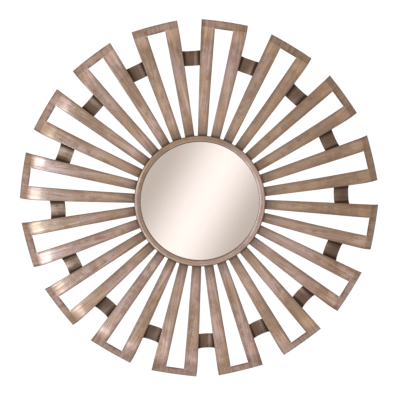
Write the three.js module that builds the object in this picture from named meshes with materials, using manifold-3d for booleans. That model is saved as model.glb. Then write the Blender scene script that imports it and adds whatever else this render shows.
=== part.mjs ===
// Sunburst wall mirror: a small round glass in a bead bezel, with sixteen sheet-metal rays around it.
// Millimetres, +Z up. The wall is the plane y = 0 and the mirror's face looks along -Y.
// The origin is the centre of the flat back, so the sunburst is centred on the Y axis.

import * as THREE from 'three';
import { mergeVertices } from 'three/addons/utils/BufferGeometryUtils.js';
import Module from 'manifold-3d';

const wasm = await Module();
wasm.setup();

// Sizes of the whole mirror
const RAY_COUNT = 16;
const RAY_REACH = 400;
const RAY_ROOT = 124;
const SHEET = 2;
const GAP = 0.3;
const FIRST_RAY_ANGLE = 8.37;
const RAY_PITCH = 360 / RAY_COUNT;

// The rays were set by hand: slow waves carry them up to 0.7 degrees off even spacing.
const SETTING_WAVES = [
  { waves: 1, swing: 0.4, peakRay: 5.7 },
  { waves: 2, swing: 0.25, peakRay: -2.7 },
  { waves: 3, swing: 0.16, peakRay: 1.5 },
];

// Glass and bezel, as radii and thicknesses
const GLASS_EDGE_RADIUS = 138.3;
const GLASS_THICKNESS = 3;
const BEZEL_RADIUS = 146.5;
const BEZEL_LIP_RADIUS = 132.4;
const BEZEL_LIP_HEIGHT = 3.7;
const BEZEL_HEIGHT = 8.6;
const BEZEL_CROWN = 1.8;
const BEAD_STEPS = 8;

// Back of the mirror
const HUB_RADIUS = 142;
const BOARD_RADIUS = 128;
const BOARD_THICKNESS = 12;

// Depths are heights forward of the wall. The front of the spokes at the bezel is the level for all the rest.
const HUB_BACK = BOARD_THICKNESS + GAP;
const HUB_FRONT = HUB_BACK + SHEET;
const RING_LEVEL = HUB_FRONT + GAP + SHEET;

// Side view of a ray's front face: stretches of a set length, each turned back to the wall by some degrees.
const ROOT_FLAT = { length: 20, turn: 0, steps: 1 };
const LEAN = { length: 8, turn: -6, steps: 2 };
const SPOKE_STRAIGHT = { length: 93.5, turn: 0, steps: 1 };
const CROWN = { length: 104.2, turn: 6, steps: 4 };
const CURL = { length: 33.1, turn: 21, steps: 4 };
const CREASE = { length: 2.4, turn: 20, steps: 2 };
const CAP = { length: 30, turn: 14, steps: 3 };

// Plan of a ray as half-widths from its centre line, at radii along it
const OUTER_EDGE = [
  [RAY_ROOT - 10, 21.6],
  [290, 41.6],
  [369, 49.6],
  [RAY_REACH, 51.8],
];
const CAP_EDGE_BOW = 1.8;
const WINDOW_EDGE = [
  [RAY_ROOT - 10, 1.6],
  [268, 13.0],
  [381.4, 20.3],
];
const WINDOW_START = RAY_ROOT - 20;

// Link bands between the rays
const BAND_RADIUS = 316;
const BAND_WIDTH = 32.4;
const BAND_HALF_SPAN = 17.6;
const BAND_HALF_LENGTH = 22.8;
const BAND_BOW = 9;
const BAND_CLEARANCE = 0.5;
const BAND_STEPS = 10;

// Sawtooth hanger let into the top of the board
const HANGER_HEIGHT = 84;
const HANGER_LENGTH = 100;
const HANGER_TALL = 16;
const HANGER_SHEET = 1.2;
const HANGER_FOOT = 18;
const HANGER_RISE = 6;
const TOOTH_PITCH = 4;
const TOOTH_DEPTH = 2.5;
const RECESS_DEPTH = 7;
const RECESS_MARGIN = 4;
const RECESS_ENTRY = 14;
const SCREW_RADIUS = 3.2;
const SCREW_HEAD = 1.2;

// How far a cutting shape reaches past what it cuts
const CUT_REACH = 1;

const ROUND_SIDES = 72;
const HUB_SIDES = 48;
const SCREW_SIDES = 16;

const bronze = new THREE.MeshStandardMaterial({ color: 0xa88d7c, roughness: 0.38, metalness: 0.85 });
const darkBronze = new THREE.MeshStandardMaterial({ color: 0x6d5a4b, roughness: 0.45, metalness: 0.85 });
const mirrorSilver = new THREE.MeshStandardMaterial({ color: 0xe6e2dc, roughness: 0.02, metalness: 1 });
const hubSteel = new THREE.MeshStandardMaterial({ color: 0x5b5048, roughness: 0.5, metalness: 0.8 });
const boardBlack = new THREE.MeshStandardMaterial({ color: 0x3a332d, roughness: 0.85, metalness: 0 });
const zincSteel = new THREE.MeshStandardMaterial({ color: 0xb9b6ae, roughness: 0.35, metalness: 0.9 });

const radians = (degrees) => THREE.MathUtils.degToRad(degrees);

// The three ways in which a flat outline is stood up to be extruded: its x, its y and the way it grows.
const SIDE_VIEW = [new THREE.Vector3(0, 0, 1), new THREE.Vector3(0, -1, 0), new THREE.Vector3(1, 0, 0)];
const FRONT_VIEW = [new THREE.Vector3(1, 0, 0), new THREE.Vector3(0, 0, 1), new THREE.Vector3(0, -1, 0)];
const TOP_VIEW = [new THREE.Vector3(-1, 0, 0), new THREE.Vector3(0, -1, 0), new THREE.Vector3(0, 0, 1)];

function extruded(shape, view, start, depth) {
  const geometry = new THREE.ExtrudeGeometry(shape, { depth, bevelEnabled: false, curveSegments: 4 });
  geometry.translate(0, 0, start);
  return geometry.applyMatrix4(new THREE.Matrix4().makeBasis(...view));
}

function toSolid(geometry) {
  const bare = geometry.clone();
  bare.deleteAttribute('normal');
  bare.deleteAttribute('uv');
  const merged = mergeVertices(bare, 1e-4);
  return new wasm.Manifold(new wasm.Mesh({
    numProp: 3,
    vertProperties: new Float32Array(merged.attributes.position.array),
    triVerts: new Uint32Array(merged.index.array),
  }));
}

function toGeometry(solid) {
  const mesh = solid.getMesh();
  const geometry = new THREE.BufferGeometry();
  geometry.setAttribute('position', new THREE.BufferAttribute(mesh.vertProperties, 3));
  geometry.setIndex(new THREE.BufferAttribute(mesh.triVerts, 1));
  return geometry;
}

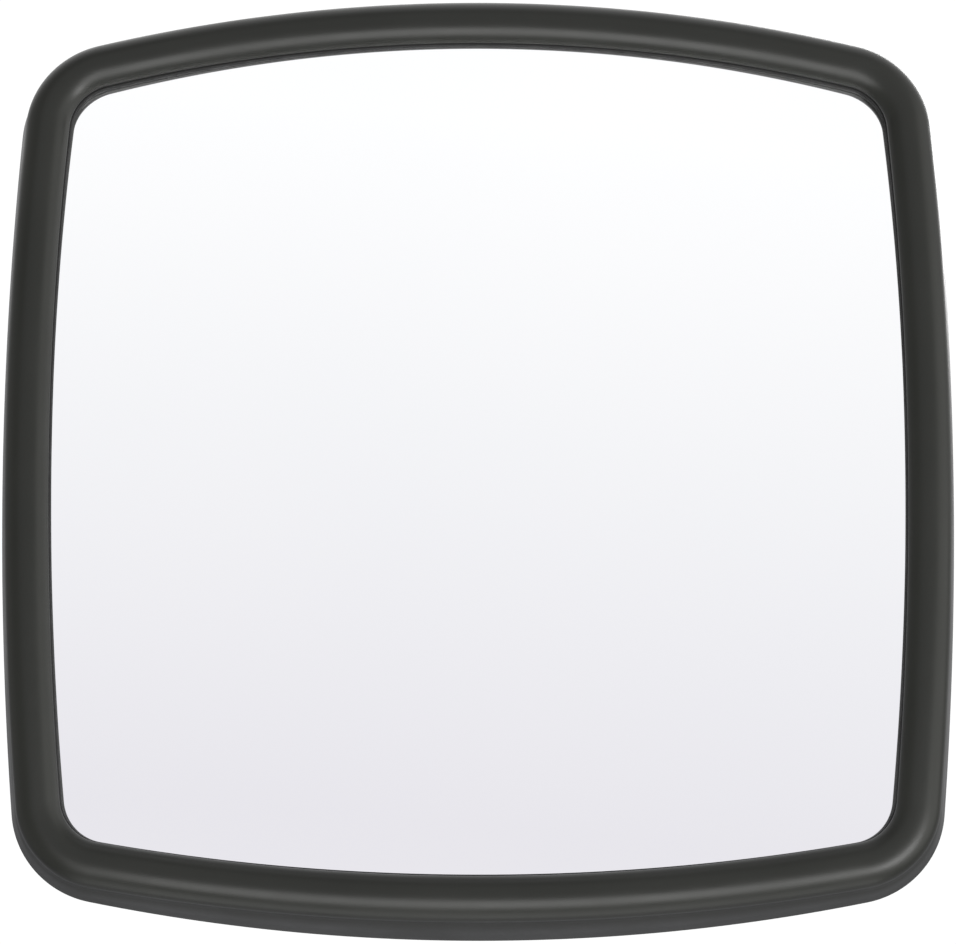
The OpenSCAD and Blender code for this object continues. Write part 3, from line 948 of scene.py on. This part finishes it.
def make_mount_fasteners():
    """The four bolts, washers and nuts that clamp the head bracket to the dish."""
    bolts, washers, nuts = Shape(), Shape(), Shape()
    head_y = BOSS_Y - SHELL_WALL - BACKING_T
    back_y = BOSS_Y + PLATE_T
    for place in at_mount_bolts(head_y):
        hex_bolt(bolts, M8_R, M8_FLATS, M8_HEAD, MOUNT_BOLT, M8_PITCH, MOUNT_THREAD, place)
    for place in at_mount_bolts(back_y + M8_WASHER_T):
        washers.add(*washer(M8_WASHER_R, M8_HOLE_R, M8_WASHER_T), place)
    for place in at_mount_bolts(back_y + M8_WASHER_T + M8_NUT):
        nuts.add(*hex_nut(M8_FLATS, M8_R, M8_NUT), place)
    bolts.piece("mount_bolt_set", "mirror_head", ["mount_bolts"], *PLATED)
    washers.piece("mount_washer_set", "mirror_head", ["mount_washers"], *PLATED)
    nuts.piece("mount_nut_set", "mirror_head", ["mount_nuts"], *PLATED)


def make_head_bracket():
    """A plate on the dish's boss, with two welded ears that hold the tilt bolt."""
    outline = round_rectangle(-HEAD_PLATE_X, -HEAD_PLATE_Z, HEAD_PLATE_X, HEAD_PLATE_Z, PLATE_CORNER)
    holes = four_holes(MOUNT_X, MOUNT_Z, M8_HOLE_R)
    plate_y = BOSS_Y + PLATE_T
    shape = Shape().add(*plate(outline, holes, PLATE_T), at(0, plate_y, 0, FORWARDS))
    ear = plate(eye_outline(EAR_R, TILT_Y - plate_y), [(0, 0, HINGE_R + RUN_GAP)], PLATE_T)
    for x in (-EAR_GAP - PLATE_T, EAR_GAP):
        shape.add(*ear, turned((x, TILT_Y, 0), (0, 0, 1), (0, -1, 0)))
    for sign in ENDS:
        for x, side in ((sign * EAR_GAP, -sign), (sign * (EAR_GAP + PLATE_T), sign)):
            start, end = Vector((x, plate_y, -EAR_R)), Vector((x, plate_y, EAR_R))
            weld(shape, start, end, Vector((0, 1, 0)), Vector((side, 0, 0)))
    shape.piece("head_bracket_weldment", "mirror_head", ["head_bracket"], *STEEL)


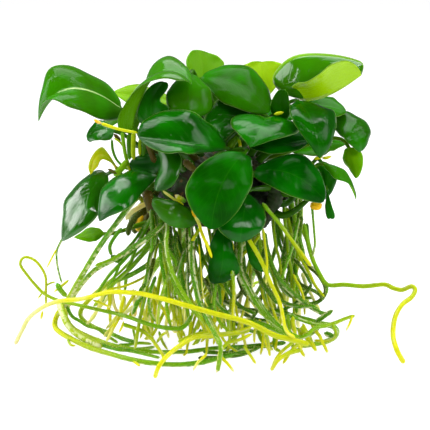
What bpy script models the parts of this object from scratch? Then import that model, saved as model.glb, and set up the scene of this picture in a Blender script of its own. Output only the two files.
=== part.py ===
"""An anubias plant grown onto a lava stone.

A creeping rhizome holds on to the stone and carries every leaf. Long roots come down
over the stone, carry it, and run round on the ground in a ring.

Metres, +Z up. The origin is on the ground, under the middle of the plant, and the plant
is looked at along +Y. Most places are given as they are seen from there, in millimetres:
across, up, and the depth behind the plant's middle (nearer is negative).
"""
import math

import bmesh
import bpy
from mathutils import Matrix, Vector, noise

MM = 0.001

# The view in which the plant is laid out.
VIEW_TILT = math.radians(13.0)       # the eye looks down by this much
VIEW_DISTANCE = 1300.0               # from the eye to the middle of the plant
VIEW_MIDDLE = Vector((-1.0, 0.0, 66.0))
MIDDLE_UP = VIEW_MIDDLE.z * math.cos(VIEW_TILT)
PLANT_SHIFT = Vector((0.6, 1.6, 0.0))  # brings the middle of the whole plant over the origin

# The stone. Its noise is taken on a ball of radius 1.
STONE_MIDDLE = Vector((3.0, 5.0, 77.0))
STONE_HALF = Vector((37.0, 32.0, 20.0))
STONE_DETAIL = 3                     # subdivisions of its ball
STONE_NOISE_START = Vector((4.0, 1.0, 7.0))
STONE_LUMPS_PER_RADIUS = 1.7
STONE_LUMP_HEIGHT = 0.16             # as a share of the stone's radius
STONE_LUMP_LEVEL = 0.25              # the noise that leaves the stone at its even size
STONE_GRAINS_PER_RADIUS = 5.0
STONE_GRAIN_HEIGHT = 0.027

# The rhizome. Its shares are of its own radius.
RHIZOME_RADIUS = 4.6
RHIZOME_SINK = 1.2                   # how far it is pressed into the stone's hollows
RHIZOME_BODY = 0.94                  # between two knots
RHIZOME_KNOT = 0.05                  # how far a knot stands out, where an old leaf grew
RHIZOME_END = 0.72                   # at its blunt ends
RHIZOME_END_GROWTH = 2.2             # how fast it thickens from an end
RHIZOME_STEPS = 4                    # between two of its points
STONE_BED = 1.012                    # the stone's size in the bed that is cut into the rhizome

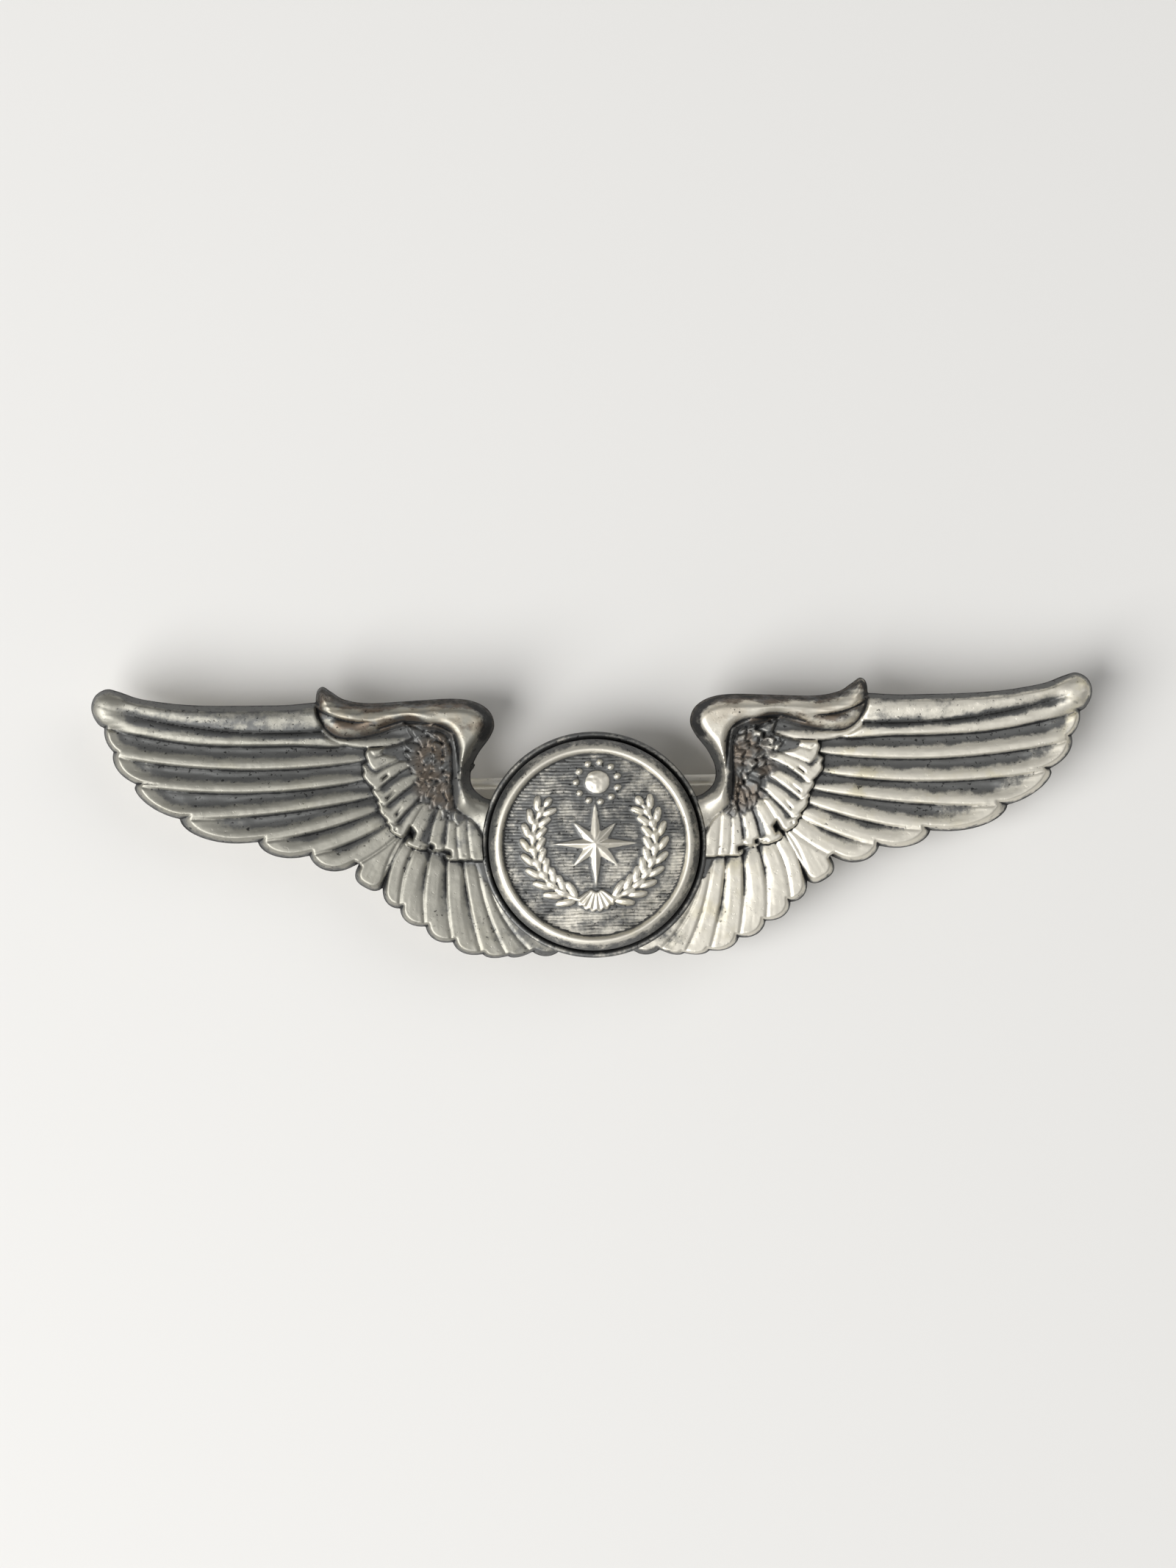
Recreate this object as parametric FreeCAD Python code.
"""Pilot wings pin: a die-struck pair of wings with a round medallion, and a hinged pin and safety catch behind.

Frame: millimetres, +X towards the wearer's left wing tip as the front is read, +Y towards the top of the
badge, +Z out of its front. The badge lies on its back: Z = 0 is the surface that it lies on, and X = 0,
Y = 0 is the middle of its footprint.

Wing outlines are drawn for a half wing. A drawn point (x, y) is measured from the medallion's centre.
"""
import FreeCAD
import Part
import math
import os

# ---- wings: overall sizes ----
wing_span = 76.2            # tip to tip
wing_height = 20.95         # lowest feather tip to the top of the curled wing tip
edge_height = 0.95          # low side of a flight feather, above the flat back
flight_crest = 1.55         # raised edge of a flight feather
leader_height = 1.75        # the long leading feather
leader_bead = 0.25          # its upper half stands this much prouder
covert_low = 1.6            # low side of a covert feather
covert_crest = 2.05         # raised edge of a covert feather
scapular_height = 1.9       # the ground between the coverts and the arm
arm_height = 2.2            # the arm of the wing, from neck to thumb feather
arm_ridge_height = 2.75     # its rounded crest

# ---- medallion and its seat ----
medallion_radius = 8.0
medallion_rim_width = 1.25
medallion_rim_crest = 1.9   # crest of the half-round rim, from the disc's flat back
medallion_dome = 0.75       # how much the field rises to its middle
seat_height = 1.3           # the flat that the medallion is soldered to, above the back
collar_gap = 0.08           # between the medallion's edge and the collar round it
collar_width = 0.5
collar_height = 1.75        # above the back
solder_film = 0.08          # thickness of every soldered joint
emblem_relief = 0.3         # how far the emblem stands off the field
star_reach = 4.1
star_short_reach = 2.5
star_waist = 0.95
spray_radius = 5.0
spray_width = 1.3
spray_half_angle = 52.0
boss_offset = 5.3
boss_radius = 0.6
medallion_solder_inset = 0.6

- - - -

THE TASK:
Extract, please, the lines from the start of the entries above through the one with "the Y axis.", both included, reproducing each exactly and adding nothing.

RIGHT ANSWER:
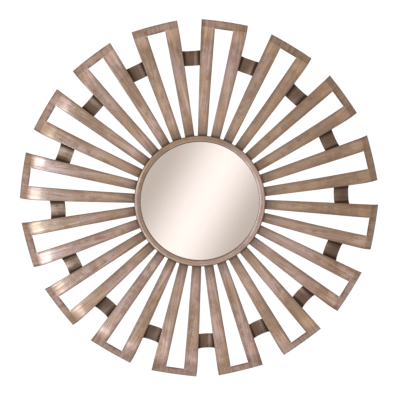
Write the three.js module that builds the object in this picture from named meshes with materials, using manifold-3d for booleans. That model is saved as model.glb. Then write the Blender scene script that imports it and adds whatever else this render shows.
=== part.mjs ===
// Sunburst wall mirror: a small round glass in a bead bezel, with sixteen sheet-metal rays around it.
// Millimetres, +Z up. The wall is the plane y = 0 and the mirror's face looks along -Y.
// The origin is the centre of the flat back, so the sunburst is centred on the Y axis.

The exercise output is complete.